June 13, 2013
J.D. Harrington
Headquarters, Washington
202-358-5241
j.d.harrington@nasa.gov
Maria-Jose Vinas Garcia
Goddard Space Flight Center, Greenbelt, Md.
301-614-5883
maria-jose.vinasgarcia@nasa.gov
Whitney Clavin
Jet Propulsion Laboratory, Pasadena, Calif.
818-354-4673
whitney.clavin@jpl.nasa.gov
RELEASE: 13-183
WARM OCEAN, NOT ICEBERGS, CAUSING MOST OF ANTARCTIC ICE SHELVES' MASS LOSS
PASADENA, Calif. -- Ocean waters melting the undersides of Antarctic
ice shelves are responsible for most of the continent's ice shelf
mass loss, a new study by NASA and university researchers has found.
Scientists have studied the rates of basal melt, or the melting of the
ice shelves from underneath, of individual ice shelves, the floating
extensions of glaciers that empty into the sea. But this is the first
comprehensive survey of all Antarctic ice shelves. The study found
basal melt accounted for 55 percent of all Antarctic ice shelf mass
loss from 2003 to 2008, an amount much higher than previously
thought.
Antarctica holds about 60 percent of the planet's fresh water locked
into its massive ice sheet. Ice shelves buttress the glaciers behind
them, modulating the speed at which these rivers of ice flow into the
ocean. Determining how ice shelves melt will help scientists improve
projections of how the Antarctic ice sheet will respond to a warming
ocean and contribute to sea level rise. It also will improve global
models of ocean circulation by providing a better estimate of the
amount of fresh water ice shelf melting adds to Antarctic coastal
waters.
The study uses reconstructions of ice accumulation, satellite and
aircraft readings of ice thickness, and changes in elevation and ice
velocity to determine how fast ice shelves melt and compare the mass
lost with the amount released by the calving, or splitting, of
icebergs.
"The traditional view on Antarctic mass loss is it is almost entirely
controlled by iceberg calving," said Eric Rignot of NASA's Jet
Propulsion Laboratory in Pasadena, Calif., and the University of
California, Irvine. Rignot is lead author of the study to be
published in the June 14 issue of the journal Science. "Our study
shows melting from below by the ocean waters is larger, and this
should change our perspective on the evolution of the ice sheet in a
warming climate."
Ice shelves grow through a combination of land ice flowing to the sea
and snow accumulating on their surface. To determine how much ice and
snowfall enters a specific ice shelf and how much makes it to an
iceberg, where it may split off, the research team used a regional
climate model for snow accumulation and combined the results with ice
velocity data from satellites, ice shelf thickness measurements from
NASA's Operation IceBridge -- an continuing aerial survey of Earth's
poles -- and a new map of Antarctica's bedrock.

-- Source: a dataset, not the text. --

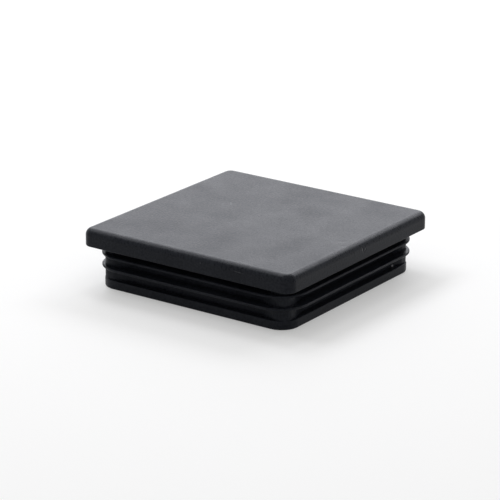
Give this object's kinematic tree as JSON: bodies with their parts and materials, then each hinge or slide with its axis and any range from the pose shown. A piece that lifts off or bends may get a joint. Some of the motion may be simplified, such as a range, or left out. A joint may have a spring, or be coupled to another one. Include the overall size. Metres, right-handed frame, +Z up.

Using this information, Rignot and colleagues were able to deduce
whether the ice shelf was losing mass through basal melting or
gaining it through the basal freezing of seawater.

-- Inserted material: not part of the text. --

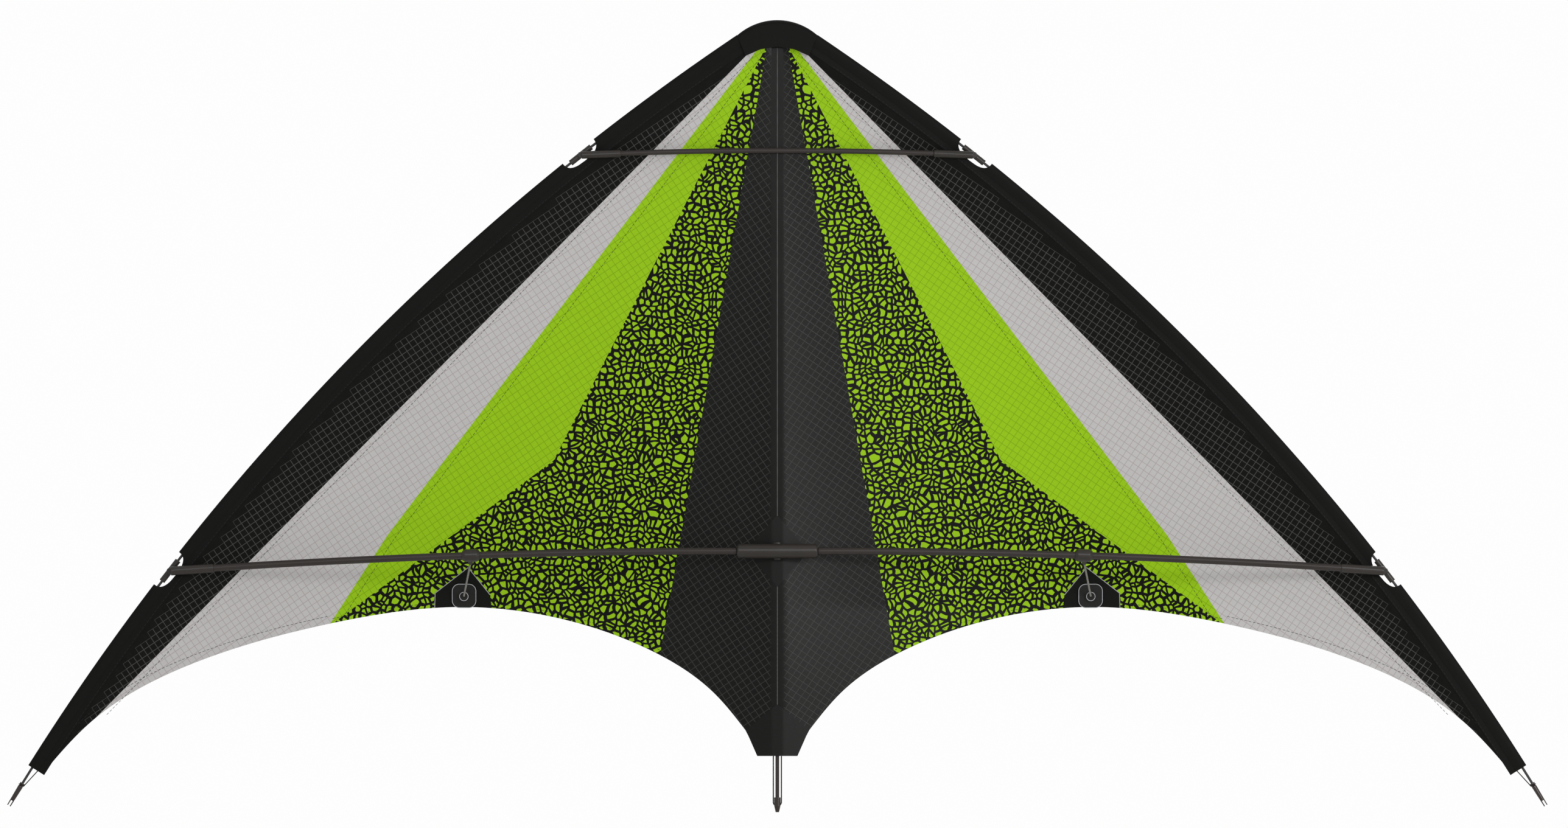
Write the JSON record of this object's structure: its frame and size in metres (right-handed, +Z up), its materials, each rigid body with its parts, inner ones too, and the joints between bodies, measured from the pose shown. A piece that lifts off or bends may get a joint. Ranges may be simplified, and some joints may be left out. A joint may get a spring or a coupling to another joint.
{
  "type": "two-line delta sport kite",
  "caption": "Framed two-line delta sport kite: panelled sail on bent leading edge rods, spine, spreaders, standoffs and moulded fittings.",
  "frame": {"origin": "centre of the centre fitting, where the bridle's centre leg is tied", "axes": "+Z up the spine to the nose, +X to the right wing as the flyer sees it, -Y towards the flyer"},
  "size_m": [1.225, 0.0697, 0.6302],
  "materials": {
    "black_cloth": "matt ripstop polyester",
    "grey_cloth": "satin ripstop polyester",
    "green_cloth": "satin ripstop polyester",
    "print_cloth": "satin ripstop polyester with a printed crackle",
    "edge_cloth": "matt woven polyester tape",
    "rod": "satin fibre rod",
    "fitting": "satin moulded vinyl",
    "line": "braided line",
    "elastic": "round elastic"
  },
  "bodies": {
    "spine": {"spine_rod": "rod", "spine_top_cap": "fitting", "spine_sleeve_upper": "edge_cloth", "spine_sleeve_lower": "edge_cloth", "centre_cross": "fitting", "tail_cap": "fitting", "tail_tension_line": "line", "nose_patch": "edge_cloth", "keel_patch": "edge_cloth", "tail_patch": "edge_cloth"},
    "wing_right": {"panel_black_edge_right": "black_cloth", "panel_grey_right": "grey_cloth", "panel_green_right": "green_cloth", "panel_print_right": "print_cloth", "panel_keel_right": "black_cloth", "leading_edge_rod_right": "rod", "leading_edge_cap_right": "fitting", "leading_edge_pocket_right": "edge_cloth", "tip_nock_right": "fitting", "tip_elastic_right": "elastic", "standoff_patch_right": "edge_cloth", "standoff_socket_right": "fitting"},
    "lower_spreader_right": {"lower_connector_right": "fitting", "lower_spreader_right": "rod"},
    "standoff_right": {"standoff_clip_right": "fitting", "standoff_rod_right": "rod"},
    "wing_left": {"panel_black_edge_left": "black_cloth", "panel_grey_left": "grey_cloth", "panel_green_left": "green_cloth", "panel_print_left": "print_cloth", "panel_keel_left": "black_cloth", "leading_edge_rod_left": "rod", "leading_edge_cap_left": "fitting", "leading_edge_pocket_left": "edge_cloth", "tip_nock_left": "fitting", "tip_elastic_left": "elastic", "standoff_patch_left": "edge_cloth", "standoff_socket_left": "fitting"},
    "lower_spreader_left": {"lower_connector_left": "fitting", "lower_spreader_left": "rod"},
    "standoff_left": {"standoff_clip_left": "fitting", "standoff_rod_left": "rod"},
    "upper_spreader": {"upper_connector_left": "fitting", "upper_spreader": "rod"},
    "upper_connector_right": {"upper_connector_right": "fitting"}
  },
  "joints": [
    {"name": "wing_right_fold", "type": "hinge", "parent": "spine", "child": "wing_right", "pos_m": [0.0045, 0.0073, 0], "axis": [0, 0, 1], "range_deg": [0, 60], "deforming": ["nose_patch", "keel_patch", "tail_patch"]},
    {"name": "wing_left_fold", "type": "hinge", "parent": "spine", "child": "wing_left", "pos_m": [-0.0045, 0.0073, 0], "axis": [0, 0, -1], "range_deg": [0, 60], "deforming": ["nose_patch", "keel_patch", "tail_patch"]},
    {"name": "lower_spreader_right_swing", "type": "hinge", "parent": "wing_right", "child": "lower_spreader_right", "pos_m": [0.48289, 0.03477, -0.0157], "axis": [-0.6122, -0.0428, 0.7895], "range_deg": [0, 120]},
    {"name": "lower_spreader_left_swing", "type": "hinge", "parent": "wing_left", "child": "lower_spreader_left", "pos_m": [-0.48289, 0.03477, -0.0157], "axis": [-0.6122, 0.0428, -0.7895], "range_deg": [0, 120]},
    {"name": "standoff_right_turn", "type": "hinge", "parent": "lower_spreader_right", "child": "standoff_right", "pos_m": [0.2437, 0.0147, -0.00342], "axis": [-0.9976, -0.0602, 0.0329], "range_deg": [0, 100]},
    {"name": "standoff_left_turn", "type": "hinge", "parent": "lower_spreader_left", "child": "standoff_left", "pos_m": [-0.2437, 0.0147, -0.00342], "axis": [-0.9976, 0.0602, -0.0329], "range_deg": [0, 100]},
    {"name": "upper_spreader_swing", "type": "hinge", "parent": "wing_left", "child": "upper_spreader", "pos_m": [-0.15616, 0.01192, 0.3152], "axis": [-0.7813, 0.0546, -0.6218], "range_deg": [0, 110]},
    {"name": "upper_connector_right_turn", "type": "hinge", "parent": "wing_right", "child": "upper_connector_right", "pos_m": [0.15616, 0.01192, 0.3152], "axis": [-0.7813, -0.0546, 0.6218], "range_deg": [0, 110]}
  ]
}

In some places, basal melt exceeds iceberg calving. In other places,
the opposite is true. But in total, Antarctic ice shelves lost 2,921
trillion pounds (1,325 trillion kilograms) of ice per year in
2003-2008 through basal melt, while iceberg formation accounted for
2,400 trillion pounds (1,089 trillion kilograms) of mass loss each
year.
Basal melt can have a greater impact on ocean circulation than glacier
calving. Icebergs slowly release melt water as they drift away from
the continent. But strong melting near deep grounding lines, where
glaciers lose their grip on the seafloor and start floating as ice
shelves, discharges large quantities of fresher, lighter water near
the Antarctic coast line. This lower-density water does not mix and
sink as readily as colder, saltier water, and may be changing the
rate of bottom water renewal.
"Changes in basal melting are helping to change the properties of
Antarctic bottom water, which is one component of the ocean's
overturning circulation," said author Stan Jacobs, an oceanographer
at Columbia University's Lamont-Doherty Earth Observatory in
Palisades, N.Y. "In some areas it also impacts ecosystems by driving
coastal upwelling, which brings up micronutrients like iron that fuel
persistent plankton blooms in the summer."

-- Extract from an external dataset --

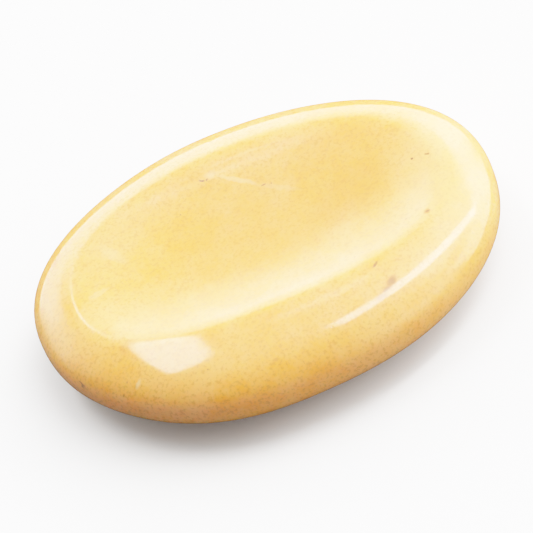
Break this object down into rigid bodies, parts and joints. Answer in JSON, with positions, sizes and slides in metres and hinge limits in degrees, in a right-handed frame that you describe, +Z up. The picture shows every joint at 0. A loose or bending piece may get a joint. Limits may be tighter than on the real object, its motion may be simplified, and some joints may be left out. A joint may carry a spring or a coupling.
{
  "type": "worry stone",
  "caption": "Oval palm-sized polished stone, a pillow shape with a shallow thumb dish in its upper face and a small flat spot underneath to rest on.",
  "frame": {"origin": "on the flat spot underneath, at the middle of the outline's box seen from above", "axes": "+Z up out of the thumb dish, +X along the stone's length, +Y across it, away from the picture's camera"},
  "size_m": [0.045, 0.0342, 0.0093],
  "materials": {
    "aventurine": "polished"
  },
  "bodies": {
    "root": {"stone": "aventurine"}
  },
  "joints": []
}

The study found basal melting is distributed unevenly around the
continent. The three giant ice shelves of Ross, Filchner and Ronne,
which make up two-thirds of the total Antarctic ice shelf area,
accounted for only 15 percent of basal melting. Meanwhile, fewer than
a dozen small ice shelves floating on "warm" waters (seawater only a
few degrees above the freezing point) produced half of the total melt
water during the same period. The scientists detected a similar high
rate of basal melting under six small ice shelves along East
Antarctica, a region not as well known because of a scarcity of
measurements.
The researchers also compared the rates at which the ice shelves are
shedding ice to the speed at which the continent itself is losing
mass and found that, on average, ice shelves lost mass twice as fast
as the Antarctic ice sheet did during the study period.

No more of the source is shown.